◆ **DIRECTIONS**:
What follows is a listing to be transcribed exactly.

## BEGIN

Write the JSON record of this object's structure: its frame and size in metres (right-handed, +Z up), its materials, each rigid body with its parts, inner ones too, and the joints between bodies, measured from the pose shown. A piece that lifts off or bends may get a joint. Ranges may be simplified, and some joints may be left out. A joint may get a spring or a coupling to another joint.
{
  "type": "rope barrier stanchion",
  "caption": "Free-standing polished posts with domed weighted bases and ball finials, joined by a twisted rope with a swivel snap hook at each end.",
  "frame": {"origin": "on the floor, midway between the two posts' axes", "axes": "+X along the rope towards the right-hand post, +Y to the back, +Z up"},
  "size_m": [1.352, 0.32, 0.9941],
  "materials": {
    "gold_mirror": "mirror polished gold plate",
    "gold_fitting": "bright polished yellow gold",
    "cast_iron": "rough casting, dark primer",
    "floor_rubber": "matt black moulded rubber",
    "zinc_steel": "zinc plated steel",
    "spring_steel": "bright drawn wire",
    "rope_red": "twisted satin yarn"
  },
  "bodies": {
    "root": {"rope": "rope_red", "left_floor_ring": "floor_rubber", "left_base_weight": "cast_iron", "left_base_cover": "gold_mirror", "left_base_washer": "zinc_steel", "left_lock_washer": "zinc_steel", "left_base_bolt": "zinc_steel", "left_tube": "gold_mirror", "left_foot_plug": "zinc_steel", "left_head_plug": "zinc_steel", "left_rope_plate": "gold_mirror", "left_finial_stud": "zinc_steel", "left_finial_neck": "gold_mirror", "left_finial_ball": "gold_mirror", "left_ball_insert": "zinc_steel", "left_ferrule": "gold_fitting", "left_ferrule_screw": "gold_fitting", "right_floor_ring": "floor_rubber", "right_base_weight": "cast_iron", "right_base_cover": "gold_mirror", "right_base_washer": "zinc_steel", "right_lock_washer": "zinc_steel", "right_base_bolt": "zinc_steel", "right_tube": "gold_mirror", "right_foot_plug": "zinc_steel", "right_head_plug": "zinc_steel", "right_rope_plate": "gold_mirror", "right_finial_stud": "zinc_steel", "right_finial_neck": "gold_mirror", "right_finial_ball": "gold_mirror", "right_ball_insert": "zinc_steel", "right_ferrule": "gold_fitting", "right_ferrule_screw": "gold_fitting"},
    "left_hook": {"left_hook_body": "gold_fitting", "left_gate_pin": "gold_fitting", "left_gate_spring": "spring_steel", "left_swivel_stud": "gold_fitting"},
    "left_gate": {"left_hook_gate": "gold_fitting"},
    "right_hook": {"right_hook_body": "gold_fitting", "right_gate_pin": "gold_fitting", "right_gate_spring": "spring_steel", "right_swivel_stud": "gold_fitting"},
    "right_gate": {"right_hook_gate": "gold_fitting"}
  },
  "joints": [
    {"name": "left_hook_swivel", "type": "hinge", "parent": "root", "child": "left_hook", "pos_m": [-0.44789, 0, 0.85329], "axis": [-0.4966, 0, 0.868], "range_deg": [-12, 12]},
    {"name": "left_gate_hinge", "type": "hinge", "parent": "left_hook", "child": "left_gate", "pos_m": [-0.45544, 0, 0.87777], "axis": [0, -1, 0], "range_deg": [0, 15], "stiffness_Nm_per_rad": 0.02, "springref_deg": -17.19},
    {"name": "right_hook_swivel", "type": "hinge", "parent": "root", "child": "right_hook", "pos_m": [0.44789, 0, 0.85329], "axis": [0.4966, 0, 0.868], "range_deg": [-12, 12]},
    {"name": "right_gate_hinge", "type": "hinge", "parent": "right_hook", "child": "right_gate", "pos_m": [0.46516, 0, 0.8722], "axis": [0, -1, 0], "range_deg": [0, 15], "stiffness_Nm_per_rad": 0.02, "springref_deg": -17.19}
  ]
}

## END

◆ **THE RESULT**:
Write the JSON record of this object's structure: its frame and size in metres (right-handed, +Z up), its materials, each rigid body with its parts, inner ones too, and the joints between bodies, measured from the pose shown. A piece that lifts off or bends may get a joint. Ranges may be simplified, and some joints may be left out. A joint may get a spring or a coupling to another joint.
{
  "type": "rope barrier stanchion",
  "caption": "Free-standing polished posts with domed weighted bases and ball finials, joined by a twisted rope with a swivel snap hook at each end.",
  "frame": {"origin": "on the floor, midway between the two posts' axes", "axes": "+X along the rope towards the right-hand post, +Y to the back, +Z up"},
  "size_m": [1.352, 0.32, 0.9941],
  "materials": {
    "gold_mirror": "mirror polished gold plate",
    "gold_fitting": "bright polished yellow gold",
    "cast_iron": "rough casting, dark primer",
    "floor_rubber": "matt black moulded rubber",
    "zinc_steel": "zinc plated steel",
    "spring_steel": "bright drawn wire",
    "rope_red": "twisted satin yarn"
  },
  "bodies": {
    "root": {"rope": "rope_red", "left_floor_ring": "floor_rubber", "left_base_weight": "cast_iron", "left_base_cover": "gold_mirror", "left_base_washer": "zinc_steel", "left_lock_washer": "zinc_steel", "left_base_bolt": "zinc_steel", "left_tube": "gold_mirror", "left_foot_plug": "zinc_steel", "left_head_plug": "zinc_steel", "left_rope_plate": "gold_mirror", "left_finial_stud": "zinc_steel", "left_finial_neck": "gold_mirror", "left_finial_ball": "gold_mirror", "left_ball_insert": "zinc_steel", "left_ferrule": "gold_fitting", "left_ferrule_screw": "gold_fitting", "right_floor_ring": "floor_rubber", "right_base_weight": "cast_iron", "right_base_cover": "gold_mirror", "right_base_washer": "zinc_steel", "right_lock_washer": "zinc_steel", "right_base_bolt": "zinc_steel", "right_tube": "gold_mirror", "right_foot_plug": "zinc_steel", "right_head_plug": "zinc_steel", "right_rope_plate": "gold_mirror", "right_finial_stud": "zinc_steel", "right_finial_neck": "gold_mirror", "right_finial_ball": "gold_mirror", "right_ball_insert": "zinc_steel", "right_ferrule": "gold_fitting", "right_ferrule_screw": "gold_fitting"},
    "left_hook": {"left_hook_body": "gold_fitting", "left_gate_pin": "gold_fitting", "left_gate_spring": "spring_steel", "left_swivel_stud": "gold_fitting"},
    "left_gate": {"left_hook_gate": "gold_fitting"},
    "right_hook": {"right_hook_body": "gold_fitting", "right_gate_pin": "gold_fitting", "right_gate_spring": "spring_steel", "right_swivel_stud": "gold_fitting"},
    "right_gate": {"right_hook_gate": "gold_fitting"}
  },
  "joints": [
    {"name": "left_hook_swivel", "type": "hinge", "parent": "root", "child": "left_hook", "pos_m": [-0.44789, 0, 0.85329], "axis": [-0.4966, 0, 0.868], "range_deg": [-12, 12]},
    {"name": "left_gate_hinge", "type": "hinge", "parent": "left_hook", "child": "left_gate", "pos_m": [-0.45544, 0, 0.87777], "axis": [0, -1, 0], "range_deg": [0, 15], "stiffness_Nm_per_rad": 0.02, "springref_deg": -17.19},
    {"name": "right_hook_swivel", "type": "hinge", "parent": "root", "child": "right_hook", "pos_m": [0.44789, 0, 0.85329], "axis": [0.4966, 0, 0.868], "range_deg": [-12, 12]},
    {"name": "right_gate_hinge", "type": "hinge", "parent": "right_hook", "child": "right_gate", "pos_m": [0.46516, 0, 0.8722], "axis": [0, -1, 0], "range_deg": [0, 15], "stiffness_Nm_per_rad": 0.02, "springref_deg": -17.19}
  ]
}